Best Buy and AARP are joining forces to warn about a growing scam: imposters posing as a loved one, or even the IRS, andThe Federal Trade Commission said the number of these reported scams has jumped 270 percent over the last three years.
Trinidad Gonzalez is still trying to face the fact that scammers preyed on her emotions to pad their pockets, reports CBS News correspondent Tony Dokoupil. About three months ago, she said a man claiming to be her grandson called saying he was in jail and needed thousands of dollars immediately. He then put someone on the phone who posed as an attorney.
But the caller said he would make it easy for the 76-year-old grandmother. He told her to purchase gift cards from Walmart and give him the numbers on the back of the cards and warned her not to answer questions from store employees.
"I didn't say anything and they asked me, 'Do you know where this money is going to?' and I said it's going to my grandchildren," Gonzalez said.
But the money never got to her grandchildren. That night, she figured out her real grandson was at home in Virginia. By that point, Gonzalez, who had recently lost her husband, was out $4,000.

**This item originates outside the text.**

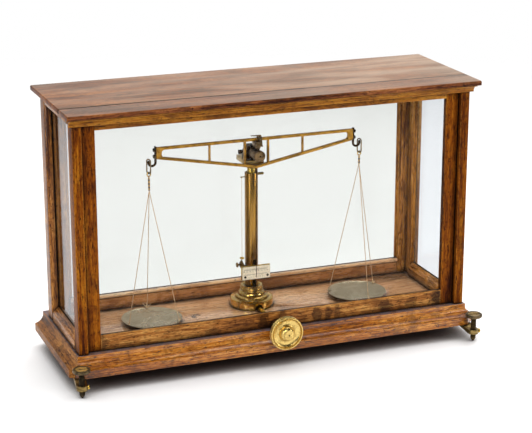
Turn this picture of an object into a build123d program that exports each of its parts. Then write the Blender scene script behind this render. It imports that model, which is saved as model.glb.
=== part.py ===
from build123d import *

import os
from math import cos, pi, radians, sin

# Cased precision balance: a glazed wooden case on three feet, with a brass beam balance inside.
# Millimetres. +Z is up, the front with the knob faces -Y, and the origin is the middle of the
# whole object's footprint on the table. Offsets named "_back" are measured from the middle of the
# case towards the rear, so that a negative one lies towards the front.

os.makedirs("parts", exist_ok=True)

# Case: overall sizes
case_width = 420.0
case_depth = 122.0
case_top = 279.7
floor_level = 36.0
base_underside = 15.2

# Plinth
plinth_reach = 11.3
plinth_rear_reach = 16.0
plinth_face_height = 8.7
plinth_lip = 2.5
plinth_step = 0.9
corner_clip = 10.0
floor_thickness = 5.6
base_board_thickness = 12.8

# Posts, rails and panes
post_face = 9.5
post_depth = 18.0
post_bevel = 3.0
post_bevel_in = 6.0
sash_stop_width = 11.0
sash_stop_depth = 3.4
rear_post_width = 23.0
rear_stile_depth = 7.0
rear_post_inset = 12.0
rail_height = 15.0
rail_bevel_height = 6.0
rear_rail_height = 17.0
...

"That was too much money, too much money for me to hand over to a stranger like that. I could've paid my property taxes … I could've paid all these things were coming up. To lose that amount of money just for the sake of losing it," Gonzalez said.
According to the Federal Trade Commission, 26 percent of scam victims paid with a gift card between January and September this year. That's up from only seven percent in 2015.
Pennsylvania Attorney General Josh Shapiro called it a "huge issue."
"Typically with cash, you would have a meet-up somehow, and so they don't want to create that risk. And on a credit card, that's much easier to trace and easier for the bank to shut down the money flowing to the scammer. So gift cards largely are untraceable," Shapiro said.
To tackle the growing problem, Shapiro joined forces with New York's attorney general and three major retailers. Last month, Walmart, Target, and Best Buy announced steps to try to curb fraud. Among them: reducing gift card limits, restricting the redemption of gift cards for other gift cards, and enhancing employee training. Best Buy is taking it a step further, teaming up with the AARP in a new public service announcement.
"We certainly see more people start reporting it because we are empowering customers now not to be scared about talking about this. I think for a while there was some shame," said Best Buy spokesperson Boua Xiong.
Gonzalez said she was originally too embarrassed to tell her friends and family she was scammed. Now, she hopes her story will put others on high alert.
"It's very disheartening to know that you were made a fool of," Gonzalez said. "Now, looking back, I hope it helps somebody, somebody like me who thinks they're smart enough not to fall for it. And to question things more because I didn't question anything."
The FTC said if someone calls demanding you pay them with a gift card, don't. The cards cannot be used to pay for bail or taxes. If you think you've been scammed, you should report the fraud to the card company and then tell the FTC.